◆ **PROVIDED MATERIAL**:
☆ ☆ ☆

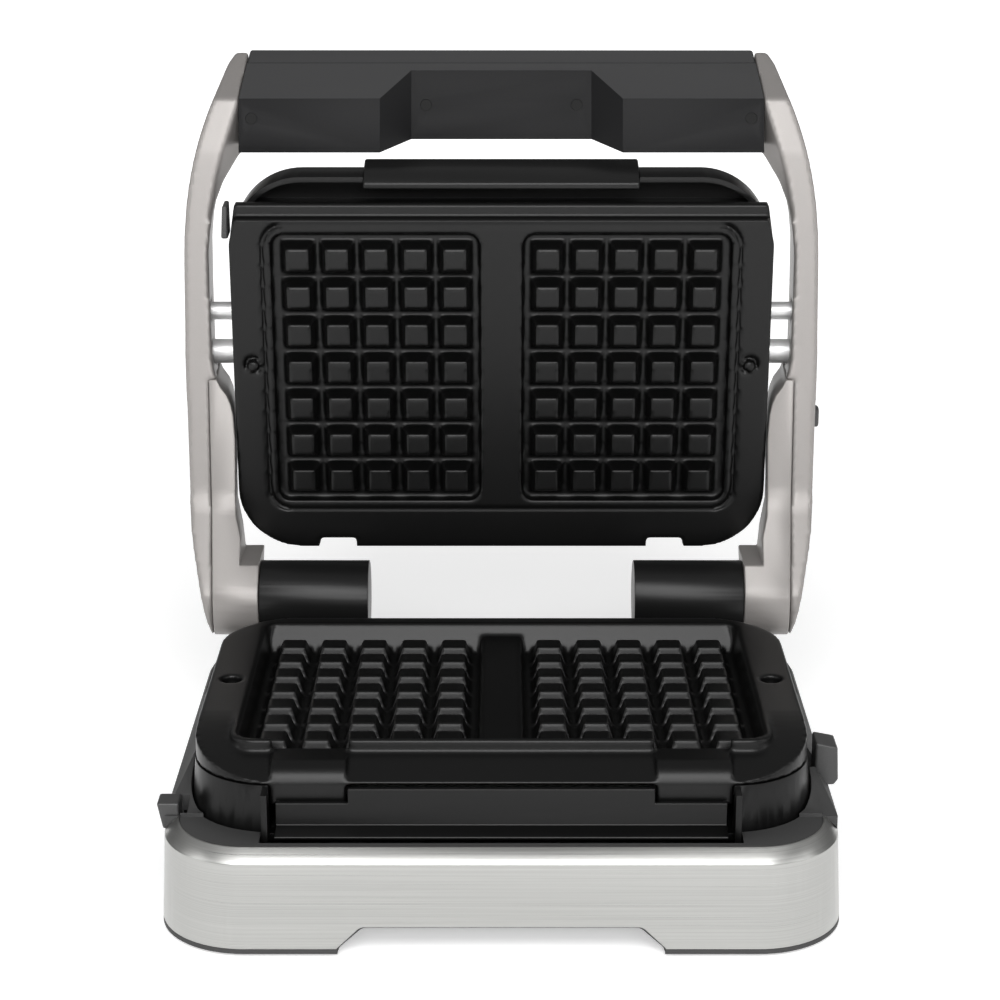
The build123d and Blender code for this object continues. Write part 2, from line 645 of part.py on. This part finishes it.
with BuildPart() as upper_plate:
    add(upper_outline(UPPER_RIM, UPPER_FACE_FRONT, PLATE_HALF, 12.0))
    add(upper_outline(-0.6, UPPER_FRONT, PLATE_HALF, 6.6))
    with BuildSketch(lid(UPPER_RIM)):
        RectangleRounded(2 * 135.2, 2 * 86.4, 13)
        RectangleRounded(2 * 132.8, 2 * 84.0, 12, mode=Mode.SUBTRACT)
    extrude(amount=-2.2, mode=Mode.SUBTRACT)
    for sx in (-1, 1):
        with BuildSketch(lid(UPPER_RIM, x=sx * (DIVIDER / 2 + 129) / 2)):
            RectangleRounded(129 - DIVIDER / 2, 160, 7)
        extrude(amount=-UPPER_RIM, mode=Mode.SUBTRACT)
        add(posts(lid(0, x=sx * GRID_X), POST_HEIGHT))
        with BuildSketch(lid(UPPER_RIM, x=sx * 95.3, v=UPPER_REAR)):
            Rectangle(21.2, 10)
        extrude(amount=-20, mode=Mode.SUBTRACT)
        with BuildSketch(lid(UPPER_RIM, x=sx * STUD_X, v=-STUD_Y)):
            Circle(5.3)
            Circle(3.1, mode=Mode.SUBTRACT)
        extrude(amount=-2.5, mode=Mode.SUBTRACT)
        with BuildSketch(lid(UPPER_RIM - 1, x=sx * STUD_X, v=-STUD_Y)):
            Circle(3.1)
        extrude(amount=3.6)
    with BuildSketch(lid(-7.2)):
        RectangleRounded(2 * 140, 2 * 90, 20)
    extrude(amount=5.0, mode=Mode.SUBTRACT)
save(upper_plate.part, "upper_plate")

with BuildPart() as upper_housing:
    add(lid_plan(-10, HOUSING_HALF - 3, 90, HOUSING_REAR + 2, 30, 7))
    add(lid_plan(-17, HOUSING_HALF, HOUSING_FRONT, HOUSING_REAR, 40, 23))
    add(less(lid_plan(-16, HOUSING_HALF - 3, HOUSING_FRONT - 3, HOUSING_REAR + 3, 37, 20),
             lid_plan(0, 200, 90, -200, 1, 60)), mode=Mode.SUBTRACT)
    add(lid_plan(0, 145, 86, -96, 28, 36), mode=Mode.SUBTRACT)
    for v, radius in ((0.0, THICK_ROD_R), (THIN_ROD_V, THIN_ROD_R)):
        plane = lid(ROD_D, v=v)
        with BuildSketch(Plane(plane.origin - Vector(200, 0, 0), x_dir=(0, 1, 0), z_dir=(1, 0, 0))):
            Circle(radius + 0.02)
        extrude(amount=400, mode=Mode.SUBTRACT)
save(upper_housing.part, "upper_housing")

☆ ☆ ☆

◆ **WRITTEN PROBLEM**: Write down the full listing again, exactly.

◆ **REPLY TO THE TASK**:
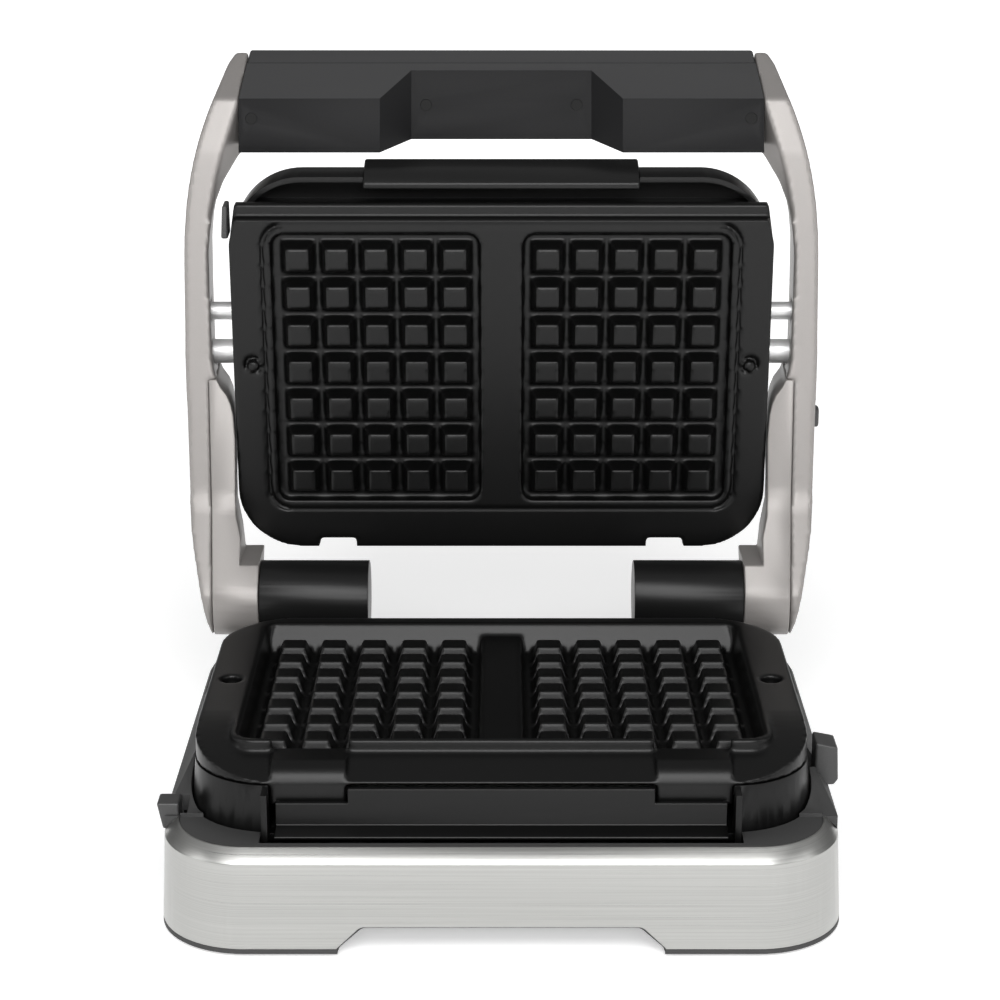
The build123d and Blender code for this object continues. Write part 2, from line 645 of part.py on. This part finishes it.
with BuildPart() as upper_plate:
    add(upper_outline(UPPER_RIM, UPPER_FACE_FRONT, PLATE_HALF, 12.0))
    add(upper_outline(-0.6, UPPER_FRONT, PLATE_HALF, 6.6))
    with BuildSketch(lid(UPPER_RIM)):
        RectangleRounded(2 * 135.2, 2 * 86.4, 13)
        RectangleRounded(2 * 132.8, 2 * 84.0, 12, mode=Mode.SUBTRACT)
    extrude(amount=-2.2, mode=Mode.SUBTRACT)
    for sx in (-1, 1):
        with BuildSketch(lid(UPPER_RIM, x=sx * (DIVIDER / 2 + 129) / 2)):
            RectangleRounded(129 - DIVIDER / 2, 160, 7)
        extrude(amount=-UPPER_RIM, mode=Mode.SUBTRACT)
        add(posts(lid(0, x=sx * GRID_X), POST_HEIGHT))
        with BuildSketch(lid(UPPER_RIM, x=sx * 95.3, v=UPPER_REAR)):
            Rectangle(21.2, 10)
        extrude(amount=-20, mode=Mode.SUBTRACT)
        with BuildSketch(lid(UPPER_RIM, x=sx * STUD_X, v=-STUD_Y)):
            Circle(5.3)
            Circle(3.1, mode=Mode.SUBTRACT)
        extrude(amount=-2.5, mode=Mode.SUBTRACT)
        with BuildSketch(lid(UPPER_RIM - 1, x=sx * STUD_X, v=-STUD_Y)):
            Circle(3.1)
        extrude(amount=3.6)
    with BuildSketch(lid(-7.2)):
        RectangleRounded(2 * 140, 2 * 90, 20)
    extrude(amount=5.0, mode=Mode.SUBTRACT)
save(upper_plate.part, "upper_plate")

with BuildPart() as upper_housing:
    add(lid_plan(-10, HOUSING_HALF - 3, 90, HOUSING_REAR + 2, 30, 7))
    add(lid_plan(-17, HOUSING_HALF, HOUSING_FRONT, HOUSING_REAR, 40, 23))
    add(less(lid_plan(-16, HOUSING_HALF - 3, HOUSING_FRONT - 3, HOUSING_REAR + 3, 37, 20),
             lid_plan(0, 200, 90, -200, 1, 60)), mode=Mode.SUBTRACT)
    add(lid_plan(0, 145, 86, -96, 28, 36), mode=Mode.SUBTRACT)
    for v, radius in ((0.0, THICK_ROD_R), (THIN_ROD_V, THIN_ROD_R)):
        plane = lid(ROD_D, v=v)
        with BuildSketch(Plane(plane.origin - Vector(200, 0, 0), x_dir=(0, 1, 0), z_dir=(1, 0, 0))):
            Circle(radius + 0.02)
        extrude(amount=400, mode=Mode.SUBTRACT)
save(upper_housing.part, "upper_housing")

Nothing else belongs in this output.